Gegham Manukyan, a member of the opposition Hayastan parliamentary faction, said it was not clear to him how the Armenian side sees the way of raising the effectiveness of the Russian peacekeeping operation in Nagorno-Karabakh. But he outlined his faction’s vision for that. ”We should first discuss the issue of raising the number of Russian peacekeepers [deployed in Nagorno-Karabakh]. Secondly, we should reconsider the way the Russian force is deployed in separate directions. The Armenian side’s initiative of mirrored withdrawals, even if implemented, should be done in conditions of full control so as to avoid situations similar to what happened in the village of Parukh [in March] and in the northwestern part of Artsakh [Nagorno-Karabakh – ed.] in recent days.”

Manukyan would not comment on Pashinyan’s statement regarding the possibility of considering “additional international mechanisms” if solutions within the Russian-Armenian-Azerbaijani format fail. He said that the statement was not clearly formulated and could be just a “word game,” while there is no official information to suggest this is a realistic plan.

A multinational international peacekeeping operation was discussed as part of the Nagorno-Karabakh peace process before the 2020 war. But after Russia brokered a ceasefire between Armenia and Azerbaijan to put an end to six weeks of bloodshed in the conflict zone, the other two Organization for Security and Cooperation in Europe (OSCE) Minsk Group co-chairs – the United States and France – welcomed Moscow’s peacekeeping operation, although US President Donald Trump talked about the possibility of deploying ‘Scandinavian peacekeepers’ in the region during the war itself.

Swedish journalists recently revealed that one week before the Moscow-brokered ceasefire was signed, on November 2, 2020, the US co-chair of the OSCE Minsk Group, Andrew Schofer, discussed such a possibility with Swedish officials. Although, according to the media investigation, that proposal was rejected by Stockholm.
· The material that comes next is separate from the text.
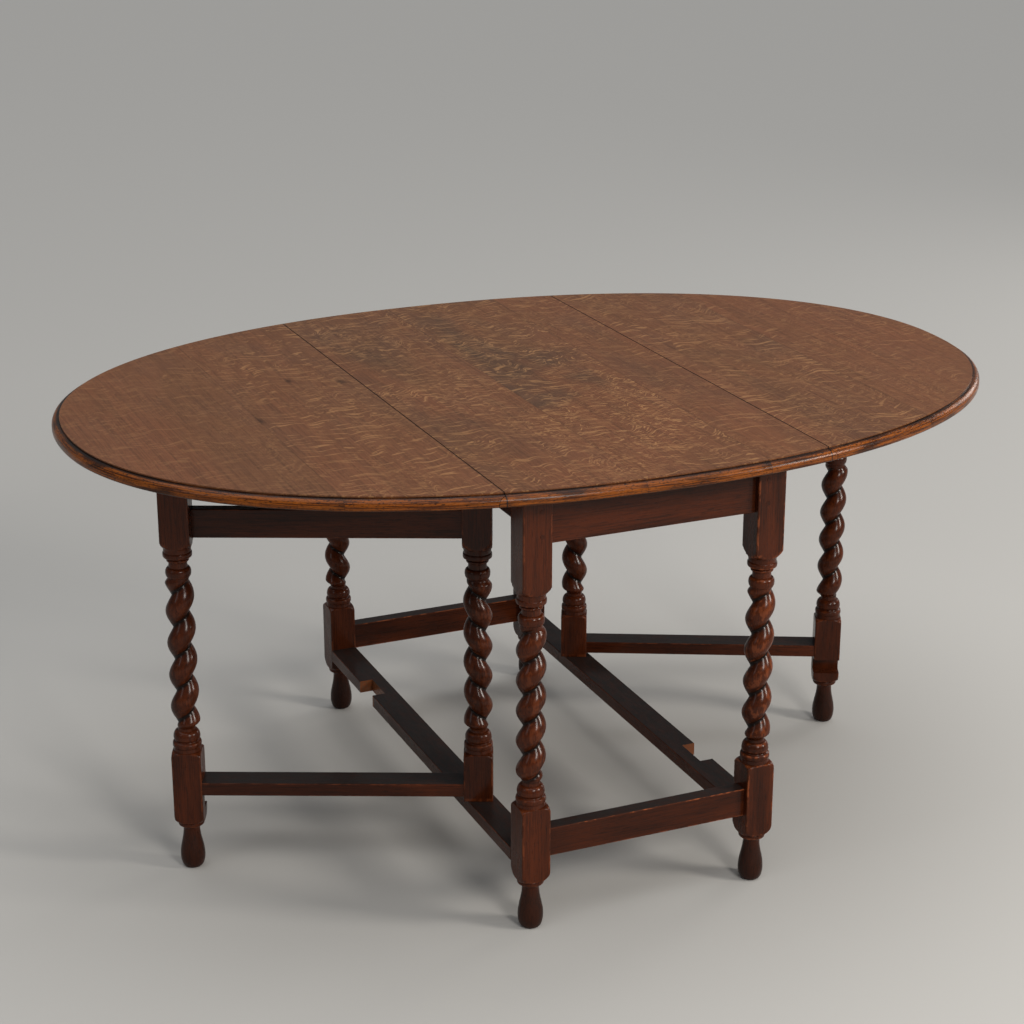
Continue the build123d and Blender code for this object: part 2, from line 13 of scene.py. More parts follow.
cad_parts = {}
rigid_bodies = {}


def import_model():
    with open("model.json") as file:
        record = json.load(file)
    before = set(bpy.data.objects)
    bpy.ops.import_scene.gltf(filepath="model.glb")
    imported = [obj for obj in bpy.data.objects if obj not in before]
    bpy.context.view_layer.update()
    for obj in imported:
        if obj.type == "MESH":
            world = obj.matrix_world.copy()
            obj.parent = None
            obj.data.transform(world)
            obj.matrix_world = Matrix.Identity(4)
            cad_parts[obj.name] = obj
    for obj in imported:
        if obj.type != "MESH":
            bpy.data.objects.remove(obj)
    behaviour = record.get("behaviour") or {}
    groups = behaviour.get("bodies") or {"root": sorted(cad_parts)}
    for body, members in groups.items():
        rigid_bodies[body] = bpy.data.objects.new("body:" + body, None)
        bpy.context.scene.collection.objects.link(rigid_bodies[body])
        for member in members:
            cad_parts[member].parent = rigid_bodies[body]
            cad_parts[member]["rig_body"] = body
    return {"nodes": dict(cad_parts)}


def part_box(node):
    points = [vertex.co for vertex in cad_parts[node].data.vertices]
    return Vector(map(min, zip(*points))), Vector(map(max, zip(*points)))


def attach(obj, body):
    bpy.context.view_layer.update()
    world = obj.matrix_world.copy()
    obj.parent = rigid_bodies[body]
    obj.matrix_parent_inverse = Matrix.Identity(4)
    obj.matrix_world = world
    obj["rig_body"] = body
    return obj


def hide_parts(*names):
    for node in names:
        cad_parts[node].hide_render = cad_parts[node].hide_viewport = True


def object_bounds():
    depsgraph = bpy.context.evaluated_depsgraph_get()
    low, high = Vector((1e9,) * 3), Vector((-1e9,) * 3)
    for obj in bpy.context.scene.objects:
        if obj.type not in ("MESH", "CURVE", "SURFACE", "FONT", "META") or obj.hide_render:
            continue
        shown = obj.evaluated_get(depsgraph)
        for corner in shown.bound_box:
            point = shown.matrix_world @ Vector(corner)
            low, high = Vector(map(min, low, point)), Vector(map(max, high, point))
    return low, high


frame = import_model()
cad_low, cad_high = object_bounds()
nodes = frame["nodes"]
node_body = {name: obj["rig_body"] for name, obj in nodes.items()}
MM = 0.001

# ---------------------------------------------------------------- camera, floor and lights
CAMERA_PLACE = (-1.435, -3.250, 1.767)
CAMERA_HEADING = 23.33
CAMERA_TILT = -19.51
CAMERA_LENS = 78.75
FLOOR_HALF = 30.0
FLOOR_COLOR = (0.43, 0.42, 0.40, 1)
WORLD_COLOR = (0.64, 0.66, 0.68, 1)
WORLD_STRENGTH = 0.26
# name, place, width and height, power, colour
LIGHTS = (
    ("key_light", (3.3, -2.9, 2.3), (0.9, 0.9), 110, (1.0, 0.95, 0.88)),
    ("front_light", (0.3, -4.6, 2.9), (1.0, 1.0), 95, (1.0, 0.96, 0.91)),
    ("left_light", (-4.2, -1.0, 2.3), (0.8, 1.4), 8, (0.90, 0.95, 1.0)),
    ("back_light", (4.6, 1.7, 1.9), (1.4, 1.4), 30, (1.0, 0.97, 0.93)),
)
OVERHEAD_POWER = 1.85
OVERHEAD_SPREAD = math.radians(80)
LIGHT_AIM = Vector((0, 0, 0.45))


def aim(obj, target):
    """Turn an object so that its -Z axis looks at a point."""
    obj.rotation_euler = (target - obj.location).to_track_quat("-Z", "Y").to_euler()


def add_camera():
    """Camera at the height, distance and lens of the reference view."""
    data = bpy.data.cameras.new("camera")
    data.lens = CAMERA_LENS
    data.clip_end = 200
    camera = bpy.data.objects.new("camera", data)
    camera.location = CAMERA_PLACE
    camera.rotation_euler = (math.radians(90 + CAMERA_TILT), 0, math.radians(-CAMERA_HEADING))
    bpy.context.scene.collection.objects.link(camera)
    bpy.context.scene.camera = camera


def add_lights():
    """Soft studio light: two from the front, weaker ones left and behind, one overhead, a pale sky."""
    for name, place, size, power, color in LIGHTS:
        data = bpy.data.lights.new(name, "AREA")
        data.shape = "RECTANGLE"
        data.size, data.size_y = size
        data.energy = power
        data.color = color
        light = bpy.data.objects.new(name, data)
        light.location = place
        bpy.context.scene.collection.objects.link(light)
        aim(light, LIGHT_AIM)
    overhead = bpy.data.lights.new("overhead_light", "SUN")
    overhead.energy = OVERHEAD_POWER
    overhead.angle = OVERHEAD_SPREAD
    bpy.context.scene.collection.objects.link(bpy.data.objects.new("overhead_light", overhead))
    world = bpy.data.worlds.new("studio")
    world.use_nodes = True
    background = world.node_tree.nodes["Background"]
    background.inputs["Color"].default_value = WORLD_COLOR
    background.inputs["Strength"].default_value = WORLD_STRENGTH
    bpy.context.scene.world = world
    bpy.context.scene.view_settings.view_transform = "Standard"


def add_floor():
    """Plain pale floor."""
    mesh = bpy.data.meshes.new("floor")
    corners = [(x * FLOOR_HALF, y * FLOOR_HALF, 0) for x, y in ((-1, -1), (1, -1), (1, 1), (-1, 1))]
    mesh.from_pydata(corners, [], [(0, 1, 2, 3)])
    shader = Shader("floor_finish")
    mesh.materials.append(shader.material)
    shader.surface(color=FLOOR_COLOR, roughness=0.75)
    floor = bpy.data.objects.new("floor", mesh)
    bpy.context.scene.collection.objects.link(floor)


# ---------------------------------------------------------------- shader helper
class Shader:
    """One node material. Every input may be a socket or a plain value."""

    def __init__(self, name):
        self.material = bpy.data.materials.new(name)
        self.material.use_nodes = True
        self.tree = self.material.node_tree
        self.tree.nodes.clear()
        coordinates = self.node("TexCoord")
        self.place = coordinates.outputs["Object"]
        self.normal = coordinates.outputs["Normal"]

    def node(self, kind, values=None, **settings):
        made = self.tree.nodes.new("ShaderNode" + kind)
        for key, value in settings.items():
            setattr(made, key, value)
        for key, value in (values or {}).items():
            self.feed(made.inputs[key], value)
        return made

    def feed(self, socket, value):
        if isinstance(value, bpy.types.NodeSocket):
            self.tree.links.new(value, socket)
        else:
            socket.default_value = value

    def math(self, operation, *values, clamp=False):
        return self.node("Math", dict(enumerate(values)), operation=operation, use_clamp=clamp).outputs[0]

    def times(self, a, b):
        return self.math("MULTIPLY", a, b)

    def split(self, vector):
        return self.node("SeparateXYZ", {0: vector}).outputs

    def local(self, centre, turn):
        """Coordinates in a piece's own frame, its X along the grain."""
        values = {"Vector": self.place, "Location": centre, "Rotation": turn}
        return self.node("Mapping", values, vector_type="TEXTURE").outputs[0]

    def noise(self, vector, stretch, offset=0.0, detail=2.0, roughness=0.5, distortion=0.0):
        """Noise that repeats about `stretch` times a metre along each axis."""
        start = (offset, 1.7 * offset, 0.6 * offset)
        placed = self.node("Mapping", {"Vector": vector, "Scale": stretch, "Location": start})
        values = {
            "Vector": placed.outputs[0],
            "Scale": 1.0,
            "Detail": detail,
            "Roughness": roughness,
            "Distortion": distortion,
        }
        return self.node("TexNoise", values).outputs[0]

    def fade(self, value, low, high, start=0.0, end=1.0):
        """Smooth ramp from start to end as value goes from low to high."""
        values = {0: value, 1: low, 2: high, 3: start, 4: end}
        return self.node("MapRange", values, interpolation_type="SMOOTHSTEP").outputs[0]

    def band(self, value, centre, width):
        """1 where value is at centre, down to 0 a width away."""
        away = self.math("ABSOLUTE", self.math("SUBTRACT", value, centre))
        return self.fade(away, 0.0, width, 1.0, 0.0)

    def mix(self, factor, a, b):
        """Colour a, with a share of colour b mixed in."""
        return self.node("Mix", {0: factor, 6: a, 7: b}, data_type="RGBA").outputs[2]

    def surface(self, color, roughness, height=None, relief=0.0003, **constants):
        """Principled surface and the output; constants go on the shader's own sockets."""
        shader = self.node("BsdfPrincipled", {"Base Color": color, "Roughness": roughness})
        for key, value in constants.items():
            self.feed(shader.inputs[key.replace("_", " ")], value)
        if height is not None:
            bump = self.node("Bump", {"Height": height, "Distance": relief, "Strength": 1.0})
            self.feed(shader.inputs["Normal"], bump.outputs[0])
        output = self.node("OutputMaterial")
        self.feed(output.inputs["Surface"], shader.outputs[0])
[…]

In the wake of the recent escalation in Nagorno-Karabakh, a small group of Armenians displaced from the region by the 2020 war and its consequences picketed the Russian embassy in Yerevan demanding that Russian peacekeepers “properly carry out” their mission. They also staged rallies in front of the embassies of France and the United States as well as the United Nations office in Yerevan, calling for an international peacekeeping operation in Nagorno-Karabakh.